[Exercise task]: Repeat every line, exactly, from the very first through the one where "socket.default_value = value" appears. Add nothing else.
----
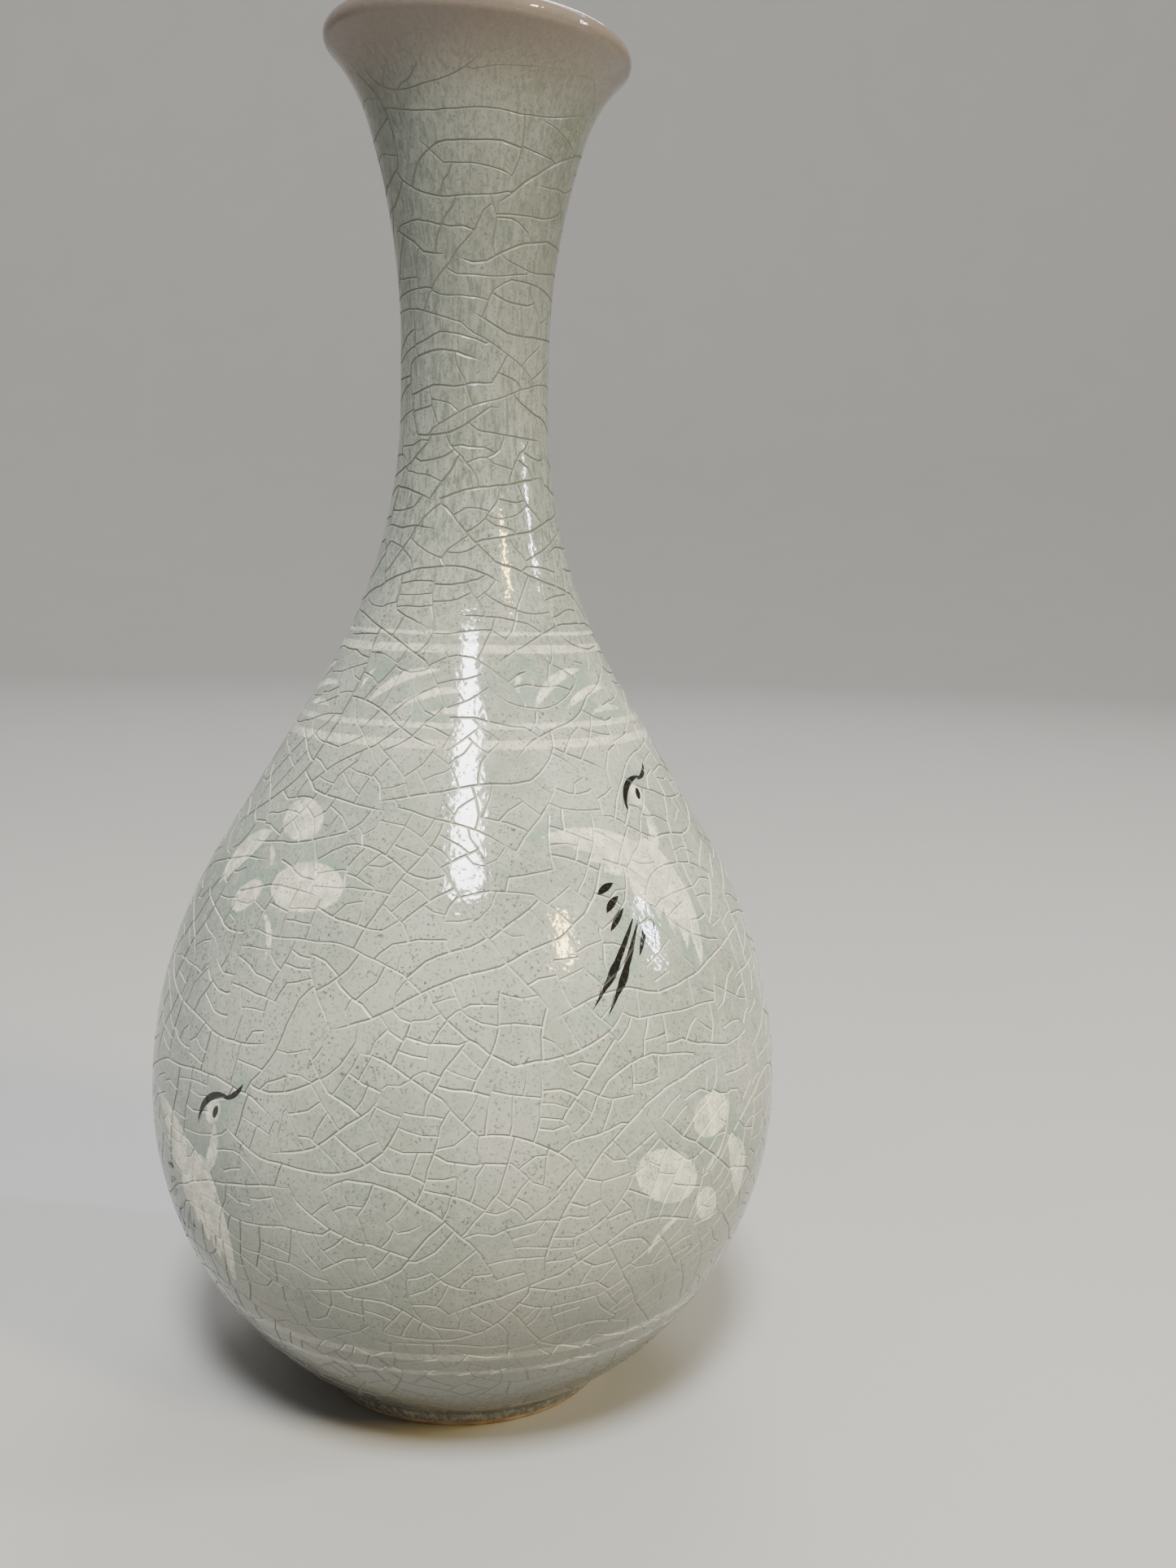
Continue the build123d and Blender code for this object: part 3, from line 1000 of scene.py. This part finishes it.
class Painter:
    """Short calls for building one node material. Positions on it are in millimetres."""

    def __init__(self, name, **shader):
        self.material = bpy.data.materials.new(name)
        self.material.use_nodes = True
        self.nodes = self.material.node_tree.nodes
        self.shader = self.nodes["Principled BSDF"]
        for socket, value in shader.items():
            self.shader.inputs[socket.replace("_", " ").capitalize()].default_value = value
        place = self.nodes.new("ShaderNodeTexCoord").outputs["Object"]
        self.place = self.scaled(place, (1 / metres,) * 3)

    def node(self, kind, settings, *inputs):
        """A node, with its settings, and its first inputs linked, set or, for None, left."""
        node = self.nodes.new(kind)
        for name, value in settings.items():
            setattr(node, name, value)
        for socket, value in zip(node.inputs, inputs):
            self.put(socket, value)
        return node

    def put(self, socket, value):
        if isinstance(value, bpy.types.NodeSocket):
            self.material.node_tree.links.new(value, socket)
        elif value is not None:
            socket.default_value = value

    def scaled(self, vector, factors):
        return self.node("ShaderNodeVectorMath", {"operation": "MULTIPLY"}, vector, factors).outputs[0]

    def math(self, operation, a, b=0.0):
        return self.node("ShaderNodeMath", {"operation": operation}, a, b).outputs[0]

    def noise(self, vector, per_mm, detail=2.0, roughness=0.5):
        return self.node("ShaderNodeTexNoise", {}, vector, None, per_mm, detail, roughness).outputs["Fac"]

    def cells(self, vector, per_mm):
        """The distance to the nearest cell point, and a random number for each cell."""
        node = self.node("ShaderNodeTexVoronoi", {}, vector, None, per_mm)
        chance = self.node("ShaderNodeSeparateColor", {}, node.outputs["Color"]).outputs[0]
        return node.outputs["Distance"], chance

    def spots(self, per_mm, start, end, most, chances):
        """Round spots, in as many of the cells as the chances let through."""
        distance, chance = self.cells(self.place, per_mm)
        return self.both(self.fade(distance, start, end, most, 0.0), self.fade(chance, *chances))

    def both(self, a, b):
        """Two shares multiplied."""
        return self.math("MULTIPLY", a, b)

    def fade(self, value, start, end, low=0.0, high=1.0):
        """Low at the start and before, high at the end and after, and smooth between."""
        smooth = {"interpolation_type": "SMOOTHSTEP"}
        return self.node("ShaderNodeMapRange", smooth, value, start, end, low, high).outputs[0]

    def mix(self, share, a, b):
        node = self.node("ShaderNodeMix", {"data_type": "RGBA"})
        self.put(node.inputs[0], share)
        self.put(node.inputs[6], a)
        self.put(node.inputs[7], b)
        return node.outputs[2]

    def layer(self, name):
        return self.node("ShaderNodeAttribute", {"attribute_name": name}).outputs["Fac"]

    def height(self):
        return self.node("ShaderNodeSeparateXYZ", {}, self.place).outputs[2]

    def colour(self, socket):
        self.put(self.shader.inputs["Base Color"], socket)

    def bump(self, rise, strength, depth):
        """A bump whose full rise is a depth in millimetres."""
        node = self.node("ShaderNodeBump", {})
        node.inputs["Strength"].default_value = strength
        node.inputs["Distance"].default_value = depth * metres
        self.put(node.inputs["Height"], rise)
        self.put(self.shader.inputs["Normal"], node.outputs[0])


celadon_green = (0.292, 0.320, 0.268, 1)
celadon_pale = (0.392, 0.407, 0.345, 1)
streak_pale = (0.475, 0.488, 0.425, 1)
streak_dark = (0.140, 0.168, 0.140, 1)
pool_green = (0.200, 0.295, 0.235, 1)
speck_blue = (0.105, 0.125, 0.120, 1)
crack_stain_and_shade = (0.085, 0.090, 0.068, 1)
painted_crack_light = (0.700, 0.690, 0.580, 1)
dark_glaze_and_painted_shade = (0.100, 0.106, 0.092, 1)
painted_foot_shade = (0.075, 0.068, 0.056, 1)
thin_glaze_and_shade = (0.165, 0.128, 0.108, 1)
slip_cream = (0.860, 0.830, 0.670, 1)
slip_shade = (0.620, 0.610, 0.490, 1)
slip_black = (0.010, 0.009, 0.008, 1)
slip_black_thin = (0.060, 0.058, 0.048, 1)


def specked(paint, colour, share):
    """Fine soft iron specks, close together and uneven, and a few black ones."""
    place = paint.place
    crowd = paint.fade(paint.noise(place, 0.25, 2.0), 0.35, 0.65, 0.5 * share, share)
    fine = paint.both(paint.fade(paint.noise(place, 3.1, 2.0, 0.6), 0.54, 0.68), crowd)
    colour = paint.mix(fine, colour, speck_blue)
    distance, chance = paint.cells(place, 1.7)
    spot = paint.both(paint.fade(distance, 0.10, 0.26, 0.8, 0.0), crowd)
    colour = paint.mix(paint.both(spot, paint.fade(chance, 0.2, 1.0)), colour, speck_blue)
    return paint.mix(paint.spots(0.16, 0.022, 0.040, 0.9, (0.7, 0.75)), colour, slip_black)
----
[Result for this task]:
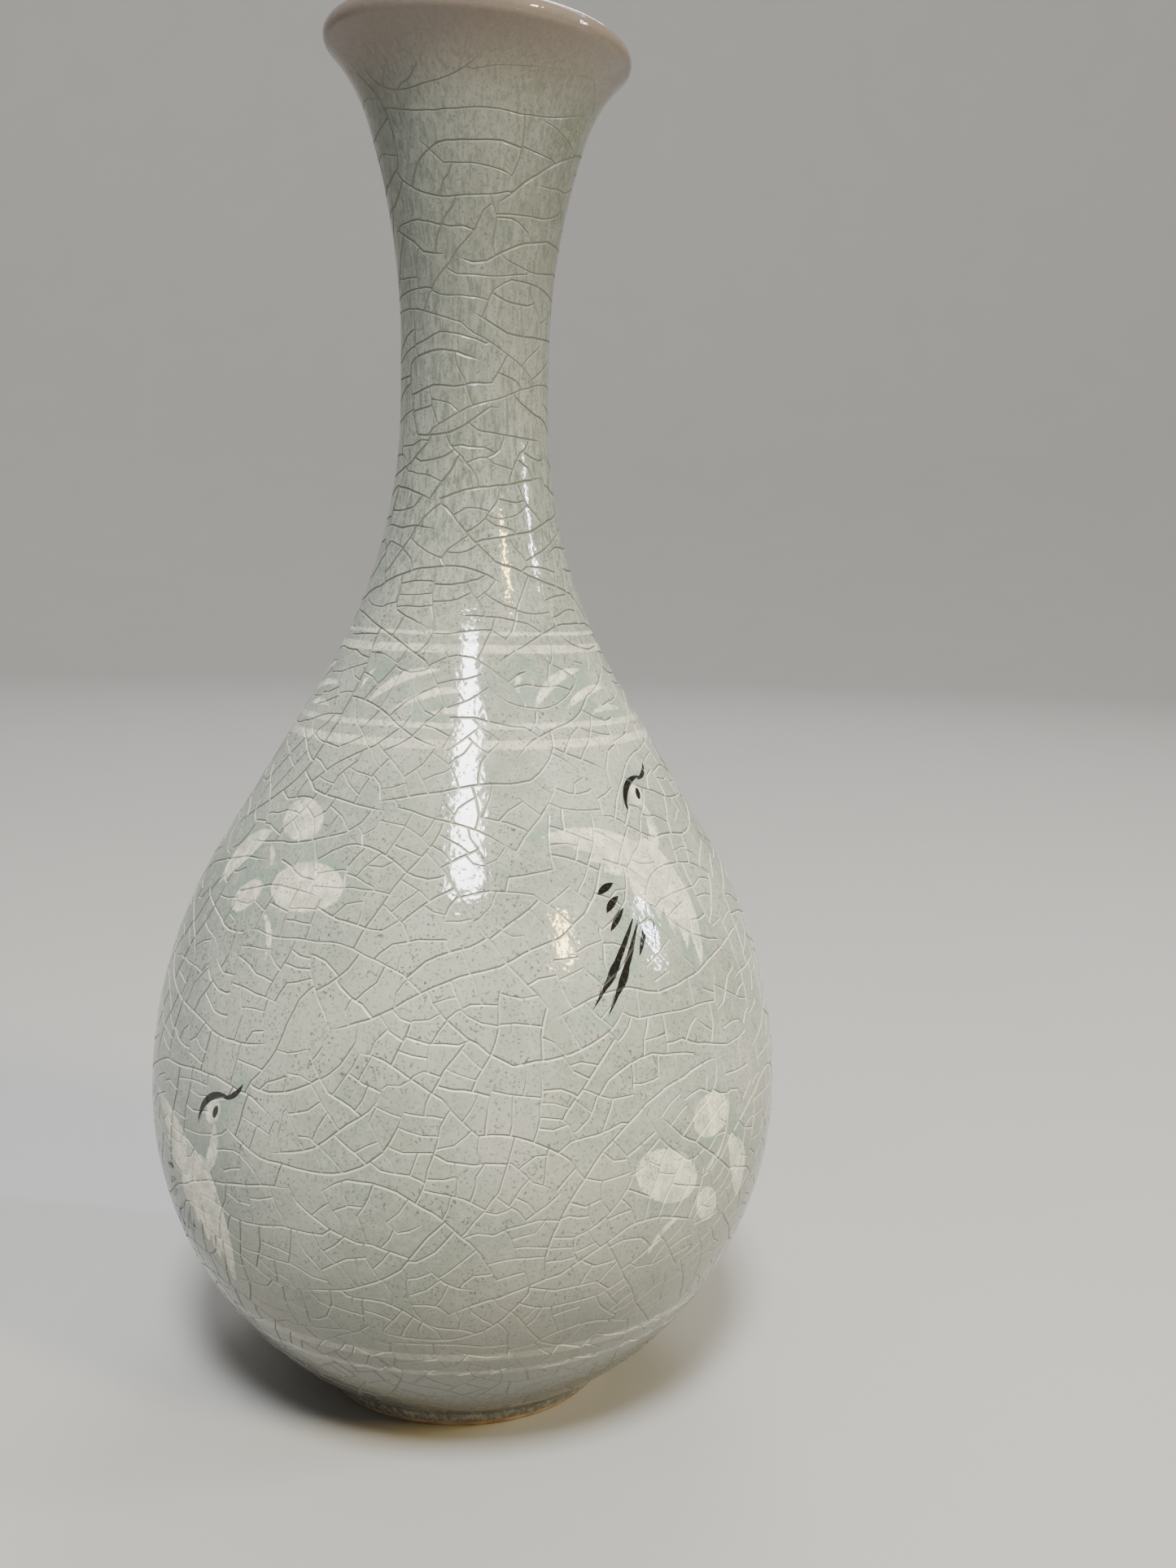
Continue the build123d and Blender code for this object: part 3, from line 1000 of scene.py. This part finishes it.
class Painter:
    """Short calls for building one node material. Positions on it are in millimetres."""

    def __init__(self, name, **shader):
        self.material = bpy.data.materials.new(name)
        self.material.use_nodes = True
        self.nodes = self.material.node_tree.nodes
        self.shader = self.nodes["Principled BSDF"]
        for socket, value in shader.items():
            self.shader.inputs[socket.replace("_", " ").capitalize()].default_value = value
        place = self.nodes.new("ShaderNodeTexCoord").outputs["Object"]
        self.place = self.scaled(place, (1 / metres,) * 3)

    def node(self, kind, settings, *inputs):
        """A node, with its settings, and its first inputs linked, set or, for None, left."""
        node = self.nodes.new(kind)
        for name, value in settings.items():
            setattr(node, name, value)
        for socket, value in zip(node.inputs, inputs):
            self.put(socket, value)
        return node

    def put(self, socket, value):
        if isinstance(value, bpy.types.NodeSocket):
            self.material.node_tree.links.new(value, socket)
        elif value is not None:
            socket.default_value = value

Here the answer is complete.